Medicare Advantage, a managed care variant of the Medicare health insurance program for retirees, now claims about one senior in three and many experts peg it for fast growth. The Congressional Budget Office has said enrollment will top 40% of Medicare eligible seniors by 2017. Now some say it very possibly will eclipse enrollment in traditional Medicare within a decade or so. But lately loud, concerned voices have been raised that just maybe Medicare Advantage is a bad deal for those who need it most, the sickest among the elderly.
Here’s the difference between the plans: traditional Medicare is essentially wide open. A senior can use any doctor, any hospital that accepts Medicare. Medicare Advantage, by contrast, is managed care where an enrollee signs on to use a specified network that has been assembled by an insurer. Generally referrals to specialists are required. There usually is limited out of network coverage, except in an emergency.
Why sign on for that? Medicare Advantage saves a senior money. And Medicare Advantage plans will generally offer more coverage than Medicare, perhaps covering hearing aids or vision.
Stitch together a comprehensive traditional Medicare program and that means Medicare Part A (free for all who qualify) and paying for Medicare Part B (lab tests and physicians), Part D (drug coverage) and so-called Medigap coverage (which is intended to pick up what slips through the A, B, D coverage). Total cost: probably $250 to $300 per month, depending upon exact plans and location. (Some coverage also is means tested where higher income seniors pay more.)
Medicare Advantage plans, by contrast, generally cost zero to around $100 per month. And include pretty much all that's involved in an A plus B plus D plus Medigap custom plan.
Why not take the savings and go with Medicare Advantage? Obviously many seniors are doing exactly that. But, said Adria Gross, co-author of Multi-Payer Medicine Nightmare Made in the USA (Outskirts Press, 2015) and a health care consultant, that may be foolish especially for those who most need treatment. “I recently worked with a client who was in and out of five hospitals and skilled nursing facilities within a year," Gross said. "My client was on a Medicare Advantage Plan. With all of her co-pays for each time entering the hospital, her out-of-pocket expenses were much greater than if she had been on traditional Medicare.”
“I've also heard from many seniors the aggravation in obtaining referrals from their primary physician for medical specialist services,” Gross added. "Many of my clients have switched to traditional Medicare.”
A recent New York Times column by health economist Austin Frakt reported on various recent studies that suggest sicker patients are not satisfied with Advantage plans.
A Government Accountability Office study also documented its concerns with network inadequacies with some Advantage plans.
Does this mean Advantage plans should be boycotted? Not so fast.

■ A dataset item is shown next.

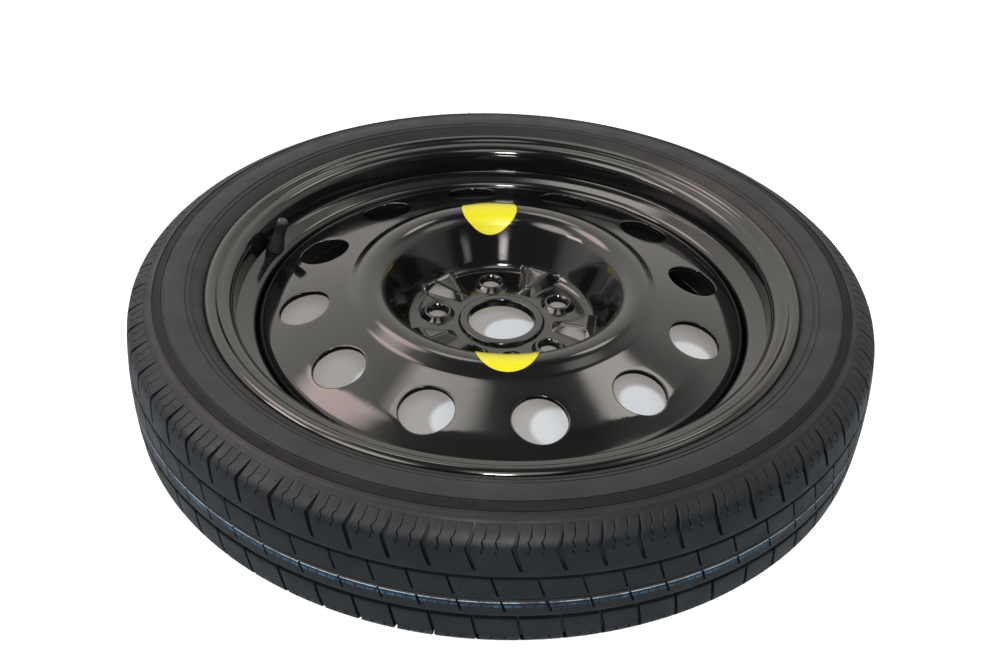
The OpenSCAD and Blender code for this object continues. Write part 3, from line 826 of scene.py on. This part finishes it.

Ash Shehata, advisory leader for health plans at consulting firm KPMG, related research that found 77% of Medicare Advantage enrollees with chronic conditions expressed satisfaction with their coverage. He added: “As long as you can work within a network model, you tend to be satisfied with Advantage.”
A trouble spot, said Shehata, is “when people require more specialized treatments, that is when you start to see concerns.”
Joe Welfeld, a former United Healthcare HMO CEO who is now a consultant, agreed. “For most people the biggest issue [with Advantage] is the limited network,” he said.
"Most networks will not have major specialty hospitals," he added. "They usually don’t have the major teaching hospitals.”
Network issues, said multiple sources, tend to be most severe with Advantage plans in small markets. In big metropolitan areas, the large insurers have been beefing up their networks - mainly to do battle with each other. But there may not be a lot of medical talent available in small markets.
Critical advice, thus, is always closely check an Advantage plan’s network before signing up and check it again annually.
“Medicare Advantage is a good plan," Welfeld said. "Is it the best? Probably not. But it may be the cheapest.”
Here is the bright spot in this. Medicare enrollees annually, around year-end, have what is called an “open enrollment period.” What that means is a person can test Advantage and, after a year, switch out of it and into traditional Medicare. No penalties. So if Advantage isn’t working, dump it -- plain and simple. If it is working, save the money and smile about that.